SOURCE DATA –
===============

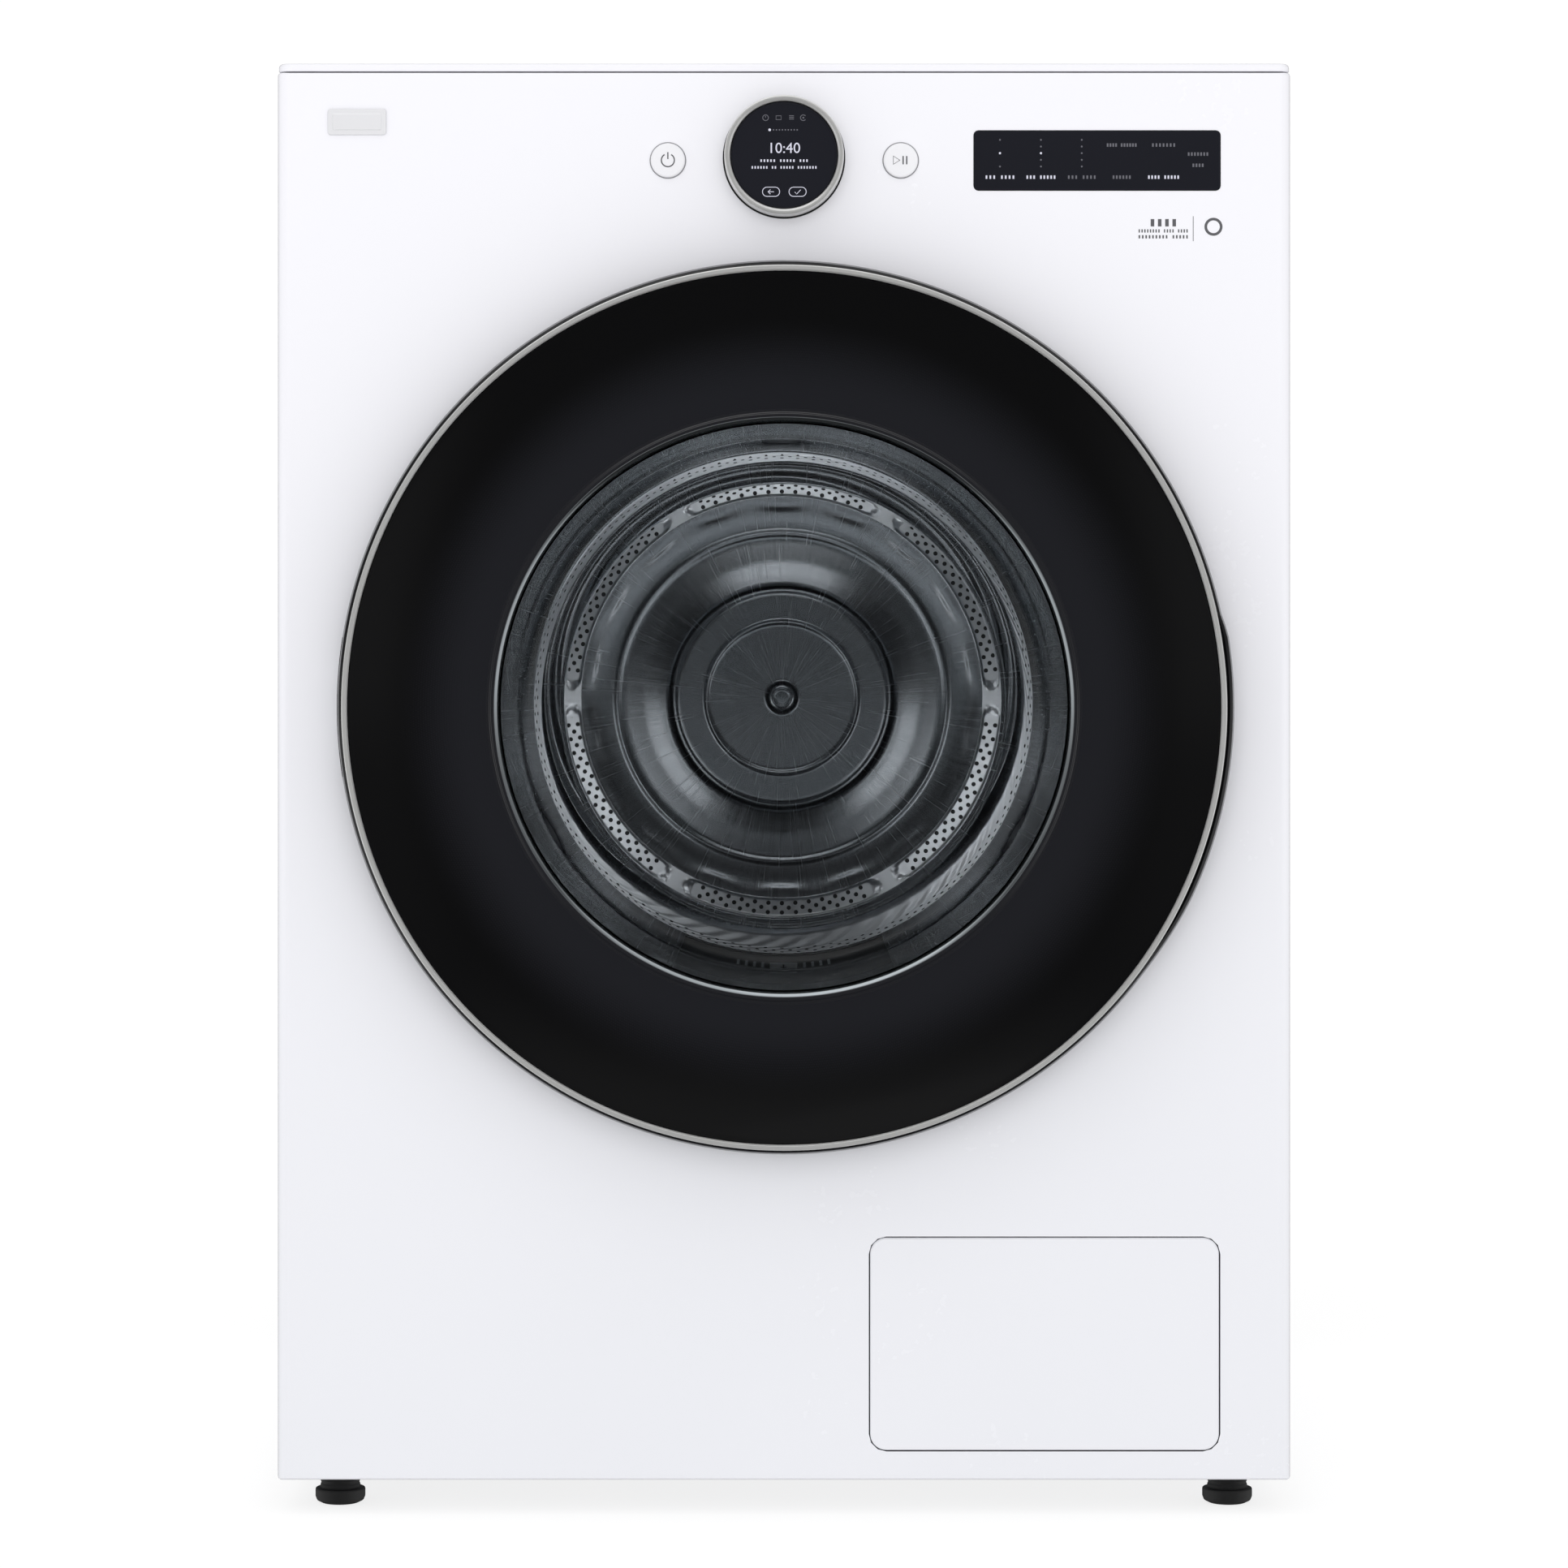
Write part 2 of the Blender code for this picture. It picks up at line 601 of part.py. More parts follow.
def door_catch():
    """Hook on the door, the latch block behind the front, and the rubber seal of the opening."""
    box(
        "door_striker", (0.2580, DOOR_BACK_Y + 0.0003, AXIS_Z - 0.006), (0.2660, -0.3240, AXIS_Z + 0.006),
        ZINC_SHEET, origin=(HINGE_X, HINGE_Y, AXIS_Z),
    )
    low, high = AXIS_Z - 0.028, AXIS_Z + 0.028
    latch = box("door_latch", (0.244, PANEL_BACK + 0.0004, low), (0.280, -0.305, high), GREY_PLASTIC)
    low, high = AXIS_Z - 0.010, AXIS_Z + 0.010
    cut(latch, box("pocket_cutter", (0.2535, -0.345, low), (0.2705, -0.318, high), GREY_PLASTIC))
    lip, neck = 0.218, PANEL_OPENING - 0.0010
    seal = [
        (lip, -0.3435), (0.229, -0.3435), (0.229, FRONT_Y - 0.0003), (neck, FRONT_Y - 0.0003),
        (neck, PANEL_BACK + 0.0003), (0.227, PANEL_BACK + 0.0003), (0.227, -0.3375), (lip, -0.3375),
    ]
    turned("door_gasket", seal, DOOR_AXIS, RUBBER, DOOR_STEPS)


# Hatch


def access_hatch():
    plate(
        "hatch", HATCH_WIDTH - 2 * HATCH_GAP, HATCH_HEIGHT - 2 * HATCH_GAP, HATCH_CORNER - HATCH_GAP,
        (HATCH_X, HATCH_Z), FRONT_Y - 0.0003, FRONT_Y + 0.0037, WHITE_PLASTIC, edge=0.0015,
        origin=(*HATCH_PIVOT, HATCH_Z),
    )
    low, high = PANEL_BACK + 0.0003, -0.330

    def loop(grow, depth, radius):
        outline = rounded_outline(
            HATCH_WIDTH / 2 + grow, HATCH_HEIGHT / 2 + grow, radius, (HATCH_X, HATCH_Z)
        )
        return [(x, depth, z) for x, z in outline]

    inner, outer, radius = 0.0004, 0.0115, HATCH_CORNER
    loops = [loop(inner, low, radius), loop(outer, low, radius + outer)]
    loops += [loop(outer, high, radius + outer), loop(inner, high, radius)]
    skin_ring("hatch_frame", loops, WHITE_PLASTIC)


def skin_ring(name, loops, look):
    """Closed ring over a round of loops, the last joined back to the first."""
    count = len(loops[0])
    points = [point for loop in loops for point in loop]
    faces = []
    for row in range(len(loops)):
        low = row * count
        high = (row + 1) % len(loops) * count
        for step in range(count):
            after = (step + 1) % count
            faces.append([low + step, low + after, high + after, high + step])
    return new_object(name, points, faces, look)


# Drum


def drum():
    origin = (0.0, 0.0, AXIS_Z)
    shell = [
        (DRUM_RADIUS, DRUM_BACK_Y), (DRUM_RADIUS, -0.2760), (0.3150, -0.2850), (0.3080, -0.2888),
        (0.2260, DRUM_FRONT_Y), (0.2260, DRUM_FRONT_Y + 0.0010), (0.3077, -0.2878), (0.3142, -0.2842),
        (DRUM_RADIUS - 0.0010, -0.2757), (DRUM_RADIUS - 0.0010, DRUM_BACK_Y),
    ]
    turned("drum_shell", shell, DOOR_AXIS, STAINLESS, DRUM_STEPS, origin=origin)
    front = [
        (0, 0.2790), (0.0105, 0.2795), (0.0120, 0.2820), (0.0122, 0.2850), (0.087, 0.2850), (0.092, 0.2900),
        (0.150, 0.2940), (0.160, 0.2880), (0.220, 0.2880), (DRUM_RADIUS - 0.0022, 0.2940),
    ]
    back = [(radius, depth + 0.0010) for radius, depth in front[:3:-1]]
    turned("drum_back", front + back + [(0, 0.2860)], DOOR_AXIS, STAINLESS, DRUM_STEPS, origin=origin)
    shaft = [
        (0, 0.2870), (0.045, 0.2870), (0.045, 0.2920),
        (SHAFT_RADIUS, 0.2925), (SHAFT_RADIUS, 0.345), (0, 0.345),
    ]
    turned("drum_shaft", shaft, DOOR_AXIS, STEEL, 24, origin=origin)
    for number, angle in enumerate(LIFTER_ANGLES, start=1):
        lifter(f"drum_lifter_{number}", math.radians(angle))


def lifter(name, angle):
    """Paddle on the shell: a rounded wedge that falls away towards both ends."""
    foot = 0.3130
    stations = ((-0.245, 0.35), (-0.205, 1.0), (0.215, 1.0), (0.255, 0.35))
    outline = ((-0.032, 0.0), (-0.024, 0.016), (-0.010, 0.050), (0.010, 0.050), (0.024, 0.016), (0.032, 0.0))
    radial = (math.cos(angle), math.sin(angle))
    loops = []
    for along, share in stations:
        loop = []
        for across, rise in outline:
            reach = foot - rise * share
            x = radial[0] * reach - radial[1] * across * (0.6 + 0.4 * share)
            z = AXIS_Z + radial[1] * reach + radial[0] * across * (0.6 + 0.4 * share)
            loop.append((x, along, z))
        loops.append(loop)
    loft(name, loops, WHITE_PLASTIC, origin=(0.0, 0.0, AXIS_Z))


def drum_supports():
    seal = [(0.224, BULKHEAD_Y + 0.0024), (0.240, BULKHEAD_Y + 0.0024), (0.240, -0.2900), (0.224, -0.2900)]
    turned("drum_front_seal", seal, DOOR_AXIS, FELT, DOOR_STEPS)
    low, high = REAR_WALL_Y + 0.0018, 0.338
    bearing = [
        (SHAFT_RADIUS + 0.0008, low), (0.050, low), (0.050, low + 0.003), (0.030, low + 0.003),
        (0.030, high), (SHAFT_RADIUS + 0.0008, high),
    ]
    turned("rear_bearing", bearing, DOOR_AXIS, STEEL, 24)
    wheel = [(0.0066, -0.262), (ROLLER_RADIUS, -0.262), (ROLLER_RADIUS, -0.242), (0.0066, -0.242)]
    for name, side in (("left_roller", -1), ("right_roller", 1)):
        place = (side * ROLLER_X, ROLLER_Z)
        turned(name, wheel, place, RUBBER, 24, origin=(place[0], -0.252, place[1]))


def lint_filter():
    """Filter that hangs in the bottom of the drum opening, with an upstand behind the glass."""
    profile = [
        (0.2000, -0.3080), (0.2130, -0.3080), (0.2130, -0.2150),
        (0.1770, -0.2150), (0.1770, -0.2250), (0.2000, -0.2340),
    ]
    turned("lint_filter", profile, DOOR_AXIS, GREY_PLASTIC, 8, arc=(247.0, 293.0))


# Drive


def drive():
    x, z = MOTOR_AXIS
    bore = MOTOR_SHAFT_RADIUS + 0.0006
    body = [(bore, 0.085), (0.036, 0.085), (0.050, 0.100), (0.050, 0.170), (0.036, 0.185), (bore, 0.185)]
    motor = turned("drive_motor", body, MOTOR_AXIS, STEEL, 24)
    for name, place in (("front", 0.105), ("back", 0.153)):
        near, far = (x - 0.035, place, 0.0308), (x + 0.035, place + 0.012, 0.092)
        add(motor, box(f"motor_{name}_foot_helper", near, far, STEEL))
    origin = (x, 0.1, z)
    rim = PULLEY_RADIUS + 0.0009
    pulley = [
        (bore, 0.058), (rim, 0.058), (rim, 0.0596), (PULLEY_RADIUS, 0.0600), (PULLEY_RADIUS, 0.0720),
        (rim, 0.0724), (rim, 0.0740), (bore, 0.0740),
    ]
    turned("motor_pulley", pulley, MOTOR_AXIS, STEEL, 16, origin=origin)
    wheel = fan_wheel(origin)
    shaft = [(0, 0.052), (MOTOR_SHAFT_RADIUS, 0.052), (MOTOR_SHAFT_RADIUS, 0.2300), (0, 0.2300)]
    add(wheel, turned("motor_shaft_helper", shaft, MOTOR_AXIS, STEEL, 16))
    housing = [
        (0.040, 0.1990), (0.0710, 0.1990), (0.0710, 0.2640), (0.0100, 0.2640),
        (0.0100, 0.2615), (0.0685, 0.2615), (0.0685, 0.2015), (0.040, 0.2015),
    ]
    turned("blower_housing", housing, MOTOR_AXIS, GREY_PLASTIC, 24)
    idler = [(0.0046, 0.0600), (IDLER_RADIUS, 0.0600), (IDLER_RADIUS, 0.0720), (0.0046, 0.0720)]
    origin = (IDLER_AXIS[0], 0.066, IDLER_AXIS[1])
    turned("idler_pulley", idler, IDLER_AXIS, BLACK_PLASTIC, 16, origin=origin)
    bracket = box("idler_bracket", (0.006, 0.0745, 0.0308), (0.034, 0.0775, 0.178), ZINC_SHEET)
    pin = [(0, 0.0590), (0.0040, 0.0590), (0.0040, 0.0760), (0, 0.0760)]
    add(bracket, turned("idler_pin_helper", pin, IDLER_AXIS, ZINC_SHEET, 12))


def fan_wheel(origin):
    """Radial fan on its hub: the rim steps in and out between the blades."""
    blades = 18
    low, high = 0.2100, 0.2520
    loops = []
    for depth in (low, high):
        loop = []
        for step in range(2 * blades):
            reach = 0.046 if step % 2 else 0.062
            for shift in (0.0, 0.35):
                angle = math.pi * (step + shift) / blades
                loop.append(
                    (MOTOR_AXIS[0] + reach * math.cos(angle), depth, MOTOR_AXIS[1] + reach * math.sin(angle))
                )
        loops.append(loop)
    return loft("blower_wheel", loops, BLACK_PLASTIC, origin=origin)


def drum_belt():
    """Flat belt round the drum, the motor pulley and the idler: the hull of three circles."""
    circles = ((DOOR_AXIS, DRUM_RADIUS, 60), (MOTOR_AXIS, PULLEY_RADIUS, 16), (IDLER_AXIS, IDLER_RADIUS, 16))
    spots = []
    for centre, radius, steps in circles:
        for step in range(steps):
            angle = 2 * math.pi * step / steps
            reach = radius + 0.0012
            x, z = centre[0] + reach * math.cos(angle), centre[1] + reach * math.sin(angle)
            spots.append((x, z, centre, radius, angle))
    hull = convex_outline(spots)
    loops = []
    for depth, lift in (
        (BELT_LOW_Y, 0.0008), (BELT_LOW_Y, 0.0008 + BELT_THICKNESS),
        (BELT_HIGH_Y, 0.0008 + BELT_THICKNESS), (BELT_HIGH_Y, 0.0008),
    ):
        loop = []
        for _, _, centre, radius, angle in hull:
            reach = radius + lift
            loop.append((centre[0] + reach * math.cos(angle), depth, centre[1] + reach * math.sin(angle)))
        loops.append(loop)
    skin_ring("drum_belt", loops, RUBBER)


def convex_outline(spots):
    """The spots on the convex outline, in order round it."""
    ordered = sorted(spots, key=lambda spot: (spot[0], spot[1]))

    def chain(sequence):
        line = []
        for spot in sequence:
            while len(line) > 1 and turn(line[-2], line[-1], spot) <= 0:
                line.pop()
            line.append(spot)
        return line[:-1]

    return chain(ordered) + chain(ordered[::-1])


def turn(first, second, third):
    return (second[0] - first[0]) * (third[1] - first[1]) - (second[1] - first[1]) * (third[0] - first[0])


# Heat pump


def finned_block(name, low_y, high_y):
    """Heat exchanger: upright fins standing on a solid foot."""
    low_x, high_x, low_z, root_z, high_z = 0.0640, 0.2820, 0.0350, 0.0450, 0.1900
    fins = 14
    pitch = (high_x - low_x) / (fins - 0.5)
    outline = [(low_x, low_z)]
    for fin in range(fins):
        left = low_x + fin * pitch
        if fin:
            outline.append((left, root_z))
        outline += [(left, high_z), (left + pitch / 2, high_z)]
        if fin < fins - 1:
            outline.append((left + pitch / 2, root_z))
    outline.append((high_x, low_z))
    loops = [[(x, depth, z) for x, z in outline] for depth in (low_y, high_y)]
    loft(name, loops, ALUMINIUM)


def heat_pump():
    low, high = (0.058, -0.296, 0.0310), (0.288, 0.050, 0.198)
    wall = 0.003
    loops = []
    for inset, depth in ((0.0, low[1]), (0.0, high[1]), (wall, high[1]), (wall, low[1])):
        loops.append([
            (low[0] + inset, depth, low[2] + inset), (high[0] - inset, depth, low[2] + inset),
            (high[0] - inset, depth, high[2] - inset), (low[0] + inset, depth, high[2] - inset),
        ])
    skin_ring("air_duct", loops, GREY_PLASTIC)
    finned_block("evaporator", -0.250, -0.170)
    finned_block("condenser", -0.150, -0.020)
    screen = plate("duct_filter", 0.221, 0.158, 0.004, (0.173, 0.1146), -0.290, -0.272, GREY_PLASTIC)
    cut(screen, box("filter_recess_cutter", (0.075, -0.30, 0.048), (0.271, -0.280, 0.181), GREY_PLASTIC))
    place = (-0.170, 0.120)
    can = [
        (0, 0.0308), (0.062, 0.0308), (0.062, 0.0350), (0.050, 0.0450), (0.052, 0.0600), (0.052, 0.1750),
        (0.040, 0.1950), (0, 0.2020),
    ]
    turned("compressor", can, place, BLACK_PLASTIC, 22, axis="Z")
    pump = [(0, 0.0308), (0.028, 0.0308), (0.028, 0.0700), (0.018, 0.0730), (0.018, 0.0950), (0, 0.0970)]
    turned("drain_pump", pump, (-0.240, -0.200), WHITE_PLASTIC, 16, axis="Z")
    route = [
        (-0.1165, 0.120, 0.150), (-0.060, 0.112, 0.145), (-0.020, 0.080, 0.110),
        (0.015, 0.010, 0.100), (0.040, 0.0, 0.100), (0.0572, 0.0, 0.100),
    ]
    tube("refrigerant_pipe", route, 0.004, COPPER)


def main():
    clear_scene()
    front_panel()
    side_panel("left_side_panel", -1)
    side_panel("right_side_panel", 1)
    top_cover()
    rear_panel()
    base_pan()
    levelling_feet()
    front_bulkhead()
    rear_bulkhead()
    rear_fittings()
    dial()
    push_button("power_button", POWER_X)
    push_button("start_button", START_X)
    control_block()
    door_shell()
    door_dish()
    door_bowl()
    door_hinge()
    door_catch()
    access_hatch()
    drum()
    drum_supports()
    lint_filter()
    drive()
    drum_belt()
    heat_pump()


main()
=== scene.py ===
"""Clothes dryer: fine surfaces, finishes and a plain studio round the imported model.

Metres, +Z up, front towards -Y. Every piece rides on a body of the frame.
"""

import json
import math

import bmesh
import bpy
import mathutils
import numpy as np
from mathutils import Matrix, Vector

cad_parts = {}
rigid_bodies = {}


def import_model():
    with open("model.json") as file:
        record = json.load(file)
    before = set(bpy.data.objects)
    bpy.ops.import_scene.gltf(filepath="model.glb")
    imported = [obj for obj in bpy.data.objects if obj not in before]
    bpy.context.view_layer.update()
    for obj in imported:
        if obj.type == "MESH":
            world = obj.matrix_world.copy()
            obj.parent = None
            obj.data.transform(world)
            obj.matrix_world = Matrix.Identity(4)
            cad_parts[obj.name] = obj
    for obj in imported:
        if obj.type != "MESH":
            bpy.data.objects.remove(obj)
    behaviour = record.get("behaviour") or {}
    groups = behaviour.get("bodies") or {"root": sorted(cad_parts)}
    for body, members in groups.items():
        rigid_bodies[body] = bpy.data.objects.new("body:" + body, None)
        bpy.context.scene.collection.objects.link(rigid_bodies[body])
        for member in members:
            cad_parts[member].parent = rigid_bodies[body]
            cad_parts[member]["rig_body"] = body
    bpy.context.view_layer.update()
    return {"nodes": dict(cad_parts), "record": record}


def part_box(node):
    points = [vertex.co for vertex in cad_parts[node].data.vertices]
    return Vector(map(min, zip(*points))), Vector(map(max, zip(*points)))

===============

EXERCISE – Repeat, without changes, every line from the one that contains "control_block()" through the final line of the data.

RESPONSE TO THE TASK –
    control_block()
    door_shell()
    door_dish()
    door_bowl()
    door_hinge()
    door_catch()
    access_hatch()
    drum()
    drum_supports()
    lint_filter()
    drive()
    drum_belt()
    heat_pump()


main()
=== scene.py ===
"""Clothes dryer: fine surfaces, finishes and a plain studio round the imported model.

Metres, +Z up, front towards -Y. Every piece rides on a body of the frame.
"""

import json
import math

import bmesh
import bpy
import mathutils
import numpy as np
from mathutils import Matrix, Vector

cad_parts = {}
rigid_bodies = {}


def import_model():
    with open("model.json") as file:
        record = json.load(file)
    before = set(bpy.data.objects)
    bpy.ops.import_scene.gltf(filepath="model.glb")
    imported = [obj for obj in bpy.data.objects if obj not in before]
    bpy.context.view_layer.update()
    for obj in imported:
        if obj.type == "MESH":
            world = obj.matrix_world.copy()
            obj.parent = None
            obj.data.transform(world)
            obj.matrix_world = Matrix.Identity(4)
            cad_parts[obj.name] = obj
    for obj in imported:
        if obj.type != "MESH":
            bpy.data.objects.remove(obj)
    behaviour = record.get("behaviour") or {}
    groups = behaviour.get("bodies") or {"root": sorted(cad_parts)}
    for body, members in groups.items():
        rigid_bodies[body] = bpy.data.objects.new("body:" + body, None)
        bpy.context.scene.collection.objects.link(rigid_bodies[body])
        for member in members:
            cad_parts[member].parent = rigid_bodies[body]
            cad_parts[member]["rig_body"] = body
    bpy.context.view_layer.update()
    return {"nodes": dict(cad_parts), "record": record}


def part_box(node):
    points = [vertex.co for vertex in cad_parts[node].data.vertices]
    return Vector(map(min, zip(*points))), Vector(map(max, zip(*points)))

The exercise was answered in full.